Aさんが、X社を退職してY社に入社するというケースを考えてみます。従来の研究の多くはこの事象を人的資本の観点から捉えて、Aさんの知識・スキルをX社は失い、Y社は獲得するというように解釈されました。もちろん現時点でもこのような捉え方はできますが、社会関係資本の観点から捉えと別の解釈もできますよ、というのが2010年頃からの研究蓄積で明らかになってきています。
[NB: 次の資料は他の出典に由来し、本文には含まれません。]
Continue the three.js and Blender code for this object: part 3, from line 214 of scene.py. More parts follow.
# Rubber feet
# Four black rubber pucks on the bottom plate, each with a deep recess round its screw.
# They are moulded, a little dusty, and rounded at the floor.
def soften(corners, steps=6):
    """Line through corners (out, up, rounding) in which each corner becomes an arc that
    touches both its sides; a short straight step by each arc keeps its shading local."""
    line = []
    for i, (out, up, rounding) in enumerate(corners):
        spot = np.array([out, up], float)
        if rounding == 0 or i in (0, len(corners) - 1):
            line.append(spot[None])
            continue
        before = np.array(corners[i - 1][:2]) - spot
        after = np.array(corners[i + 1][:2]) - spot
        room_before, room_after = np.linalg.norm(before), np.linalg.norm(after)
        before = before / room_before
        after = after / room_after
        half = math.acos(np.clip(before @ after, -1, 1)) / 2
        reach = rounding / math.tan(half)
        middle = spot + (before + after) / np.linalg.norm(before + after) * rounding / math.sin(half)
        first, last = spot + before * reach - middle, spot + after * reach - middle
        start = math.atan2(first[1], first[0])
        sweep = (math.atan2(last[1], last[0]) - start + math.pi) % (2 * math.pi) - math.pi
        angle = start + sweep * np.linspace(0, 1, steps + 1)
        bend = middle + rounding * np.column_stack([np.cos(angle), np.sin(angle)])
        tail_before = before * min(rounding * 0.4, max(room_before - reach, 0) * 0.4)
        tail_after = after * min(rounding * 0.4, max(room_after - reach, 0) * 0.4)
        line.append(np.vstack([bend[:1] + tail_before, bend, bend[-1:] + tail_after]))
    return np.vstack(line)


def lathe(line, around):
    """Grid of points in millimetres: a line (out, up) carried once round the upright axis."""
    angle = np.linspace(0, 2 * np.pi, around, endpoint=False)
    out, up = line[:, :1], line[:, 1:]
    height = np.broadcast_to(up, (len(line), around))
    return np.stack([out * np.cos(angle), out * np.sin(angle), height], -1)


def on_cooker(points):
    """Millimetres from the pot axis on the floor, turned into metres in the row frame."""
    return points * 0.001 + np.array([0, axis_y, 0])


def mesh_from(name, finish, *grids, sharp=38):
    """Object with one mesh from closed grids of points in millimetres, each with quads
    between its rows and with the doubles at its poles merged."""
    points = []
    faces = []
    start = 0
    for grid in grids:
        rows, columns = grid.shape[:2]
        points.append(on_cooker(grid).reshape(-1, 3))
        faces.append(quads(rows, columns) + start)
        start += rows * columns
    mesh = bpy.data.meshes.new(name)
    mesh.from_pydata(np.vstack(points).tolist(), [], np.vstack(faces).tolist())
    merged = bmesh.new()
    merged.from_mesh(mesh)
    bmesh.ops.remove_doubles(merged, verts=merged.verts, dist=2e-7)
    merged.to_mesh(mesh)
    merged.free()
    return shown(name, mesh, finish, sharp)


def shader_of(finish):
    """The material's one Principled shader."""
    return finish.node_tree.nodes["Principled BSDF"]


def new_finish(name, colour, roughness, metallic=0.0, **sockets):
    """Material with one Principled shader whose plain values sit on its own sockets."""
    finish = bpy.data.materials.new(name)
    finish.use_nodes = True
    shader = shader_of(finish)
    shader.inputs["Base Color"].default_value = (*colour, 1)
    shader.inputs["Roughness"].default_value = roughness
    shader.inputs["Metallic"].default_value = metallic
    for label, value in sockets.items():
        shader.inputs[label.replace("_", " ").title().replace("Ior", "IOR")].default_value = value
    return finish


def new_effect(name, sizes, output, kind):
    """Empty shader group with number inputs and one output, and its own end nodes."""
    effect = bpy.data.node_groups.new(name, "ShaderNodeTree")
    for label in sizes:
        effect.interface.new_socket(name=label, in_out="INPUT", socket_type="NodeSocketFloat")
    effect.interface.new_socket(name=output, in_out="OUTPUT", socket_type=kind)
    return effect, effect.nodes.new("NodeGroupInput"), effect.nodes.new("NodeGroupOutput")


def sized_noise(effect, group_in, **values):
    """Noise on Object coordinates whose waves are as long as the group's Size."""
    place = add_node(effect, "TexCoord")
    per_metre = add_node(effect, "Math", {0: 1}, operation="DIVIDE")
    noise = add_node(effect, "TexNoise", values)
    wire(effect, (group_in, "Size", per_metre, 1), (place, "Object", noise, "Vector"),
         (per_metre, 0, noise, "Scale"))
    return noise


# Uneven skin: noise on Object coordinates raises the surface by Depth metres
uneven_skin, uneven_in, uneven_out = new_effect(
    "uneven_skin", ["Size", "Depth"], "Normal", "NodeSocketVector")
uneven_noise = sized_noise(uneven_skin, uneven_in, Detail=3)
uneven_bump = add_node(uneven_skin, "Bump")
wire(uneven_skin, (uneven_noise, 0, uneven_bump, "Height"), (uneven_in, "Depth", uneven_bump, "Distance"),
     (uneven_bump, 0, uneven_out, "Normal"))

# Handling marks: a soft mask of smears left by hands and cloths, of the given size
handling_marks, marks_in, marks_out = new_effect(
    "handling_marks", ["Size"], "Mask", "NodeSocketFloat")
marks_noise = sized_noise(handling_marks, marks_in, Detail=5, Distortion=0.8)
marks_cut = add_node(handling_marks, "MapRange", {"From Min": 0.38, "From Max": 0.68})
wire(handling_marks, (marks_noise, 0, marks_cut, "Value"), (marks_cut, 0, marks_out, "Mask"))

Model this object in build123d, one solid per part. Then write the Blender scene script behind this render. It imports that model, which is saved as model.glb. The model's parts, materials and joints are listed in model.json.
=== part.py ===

古巣の組織に残る既存成員と退出した元成員の間につながりが残っているのだと考えれば、それにより生じる交流を通じて、元成員が移動先で知り得た知識がある程度元組織に流れ込むことがあるのだと解釈することが可能ということである。
P64-65

コンフィデンシャル情報を除いてもやりとりすることで価値のある知識や情報というものは多いものです。社会関係資本から捉えると、離職者が新たに所属する先=新たなネットワークと捉えて知識の還元が起きるリバース・ナレッジ・フローは興味深い現象と言えるのではないでしょうか。

②組織間関係

人と人との関係性だけではなく、組織と組織との関係性が再構築されて所属元にとってもメリットが生じるという研究群もあります。元々は、離職によって既存顧客が他社に奪われてしまうというネガティヴな影響があることが従来の研究では行われ、実務的には競業避止義務などの運用でカバーされてきました。他方で、組織間の協働が促されるというポジティヴな側面にも焦点が当たって研究蓄積がなされてきているという点に着目するべきでしょう。

③同窓ネットワーク(alumni network)

①②は一人の離職者によってもたらされる、個人間あるいは組織間のメリットに焦点を当てたものでした。それに対して、複数の離職者をネットワークとして在籍元組織に組み込むことによる作用を対象としたものが同窓ネットワーク(カタカナ言葉で言えばアルムナイ)です。〇〇出身という共通項があることで、勤務していた時分には知り合いでなかった者同士がつながり、そのつながりが在籍元にネットワークとして還元する効果を保つことが明らかになっています。日本でも元リク(リクルート出身者)などは以前から馴染みがあったのではないでしょうか。

あとがき

自発的離職が組織にポジティヴな影響を与えることは理解できました。ただ、私自身は人事として、離職には敏感にならざるを得ないなぁということも実感としてはあります。…そのようなことを、五回も転職を繰り返してきた人間が書いても説得力ゼロなのでしょうけれども。